Market competition is not a huge concern for the company. HUGO BOSS has built up a strong customer base and high brand awareness throughout its 12 years in the Chinese market.

Larsen admits that the company faces a challenge when fighting against fake products. It is working closely with local investors and the State Administration for Industry and Commerce to combat counterfeiters.

It is also quite helpful that the authorities have recognized HUGO BOSS as a 'famous brand' in China, he says. China's Regulation for Evaluating and Managing Famous Trademarks reports that famous brands and trademarks refer to registered trademarks that are well known to certain groups of people and enjoy greater visibility on the market. They can therefore enjoy both administrative and judicial protection throughout the country.

The company's men's collection now accounts for 90 per cent of total sales in the Chinese market, but the brand hopes to reinforce the identity of its rapidly growing women's label. The company was quite successful with its ladies' wear business last year.

HUGO BOSS released details from its annual report in January, posting a 23 per cent rise from last year's net income. This was driven by its booming women's clothing line, which beat the average forecasts of both the company and analysts. Net income came in at 108 million euros (US$128.77 million) last year, up from 88 million euros (US$104.92 million) a year earlier.

"The Boss Black collections were particularly successful, with sales growth of 38 per cent," Saelzer says. The company expects sales and earnings to continue to rise in 2006.

HUGO BOSS has long been famous for its innovative, quality products. The creative process behind designing new collections takes place at the company's headquarters in Metzingen, Germany. Special fabrics and materials, as well as new manufacturing technologies, are developed exclusively for the company.

After researching international trends, the creative teams produce up-to-date fashion designs based on a four-season cycle.

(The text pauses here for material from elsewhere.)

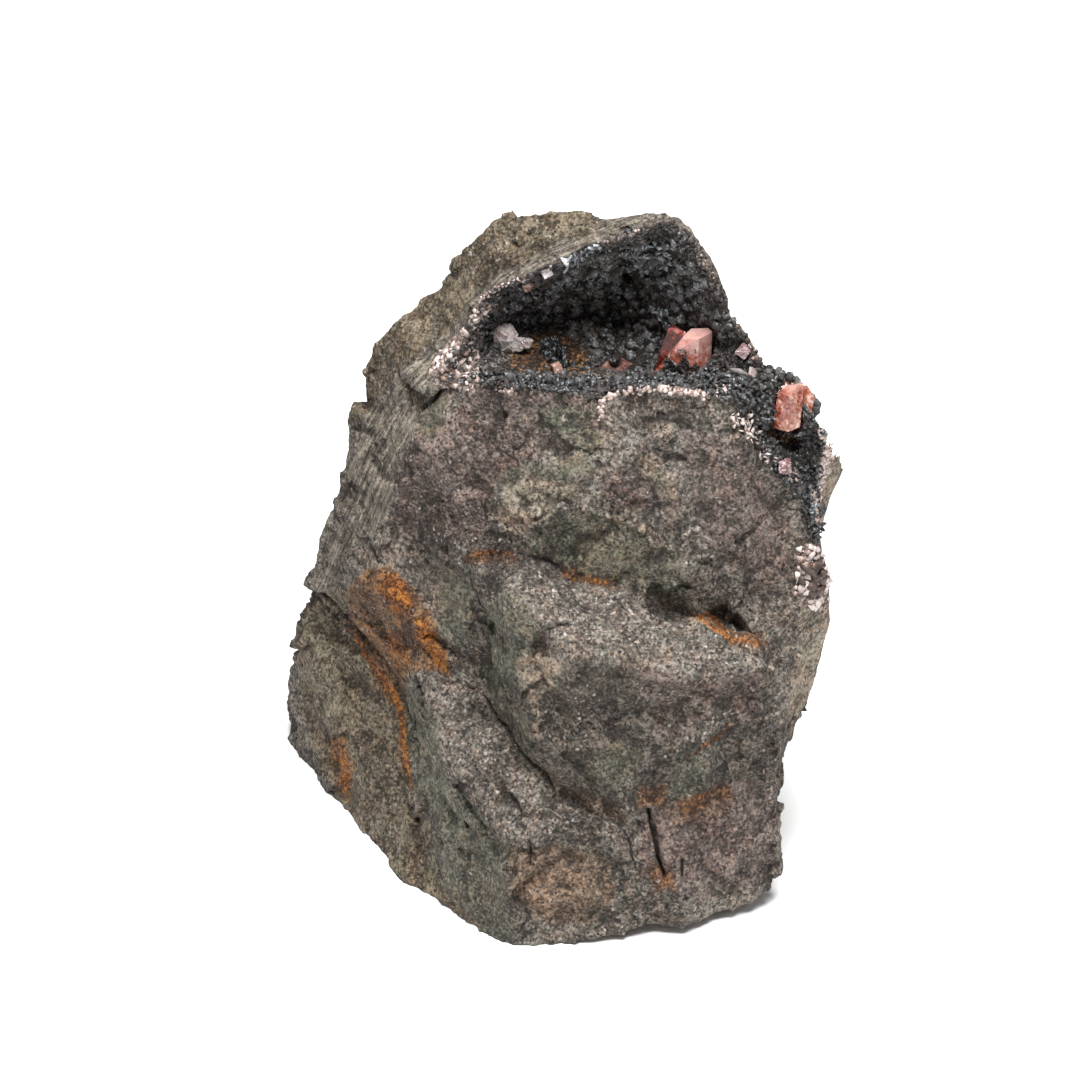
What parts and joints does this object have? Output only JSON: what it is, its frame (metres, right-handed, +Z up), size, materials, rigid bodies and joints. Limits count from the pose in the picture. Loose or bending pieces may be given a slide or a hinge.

Pattern makers then transform these ideas into prototypes with the help of modern software. Sample collections are displayed in the showrooms and manufactured in series after the company's trading partners have signed their orders. Production planning at headquarters prepares the whole process in detail and assists in implementation.

On its journey from HUGO BOSS production facilities to the retail market, the collection finally undergoes a wide range of quality tests performed by staff experts.

The HUGO BOSS group is represented in the fashion market by its brands BOSS, HUGO and BALDESSARINI. The collections behind these brands and their lines are designed to appeal to different target groups.

The core BOSS brand includes the BOSS Black, BOSS Selection, BOSS Orange and BOSS Green lines, along with their corresponding collections of accessories.

Combining creativity and individuality, the HUGO brand offers confident men and women a collection that allows them to invent their own styles.

Designer label BALDESSARINI is all about luxury infused with a unique contemporary flair, for men who accept nothing less than the very best.

Besides offering ready-to-wear products, HUGO BOSS has rounded out its collections by integrating shoes and leather products into its business. Licensed products complement its outfits, including fragrances, cosmetics, watches and eyewear.

The company also offers a comprehensive array of merchandising items, including jewellery and lifestyle accessories.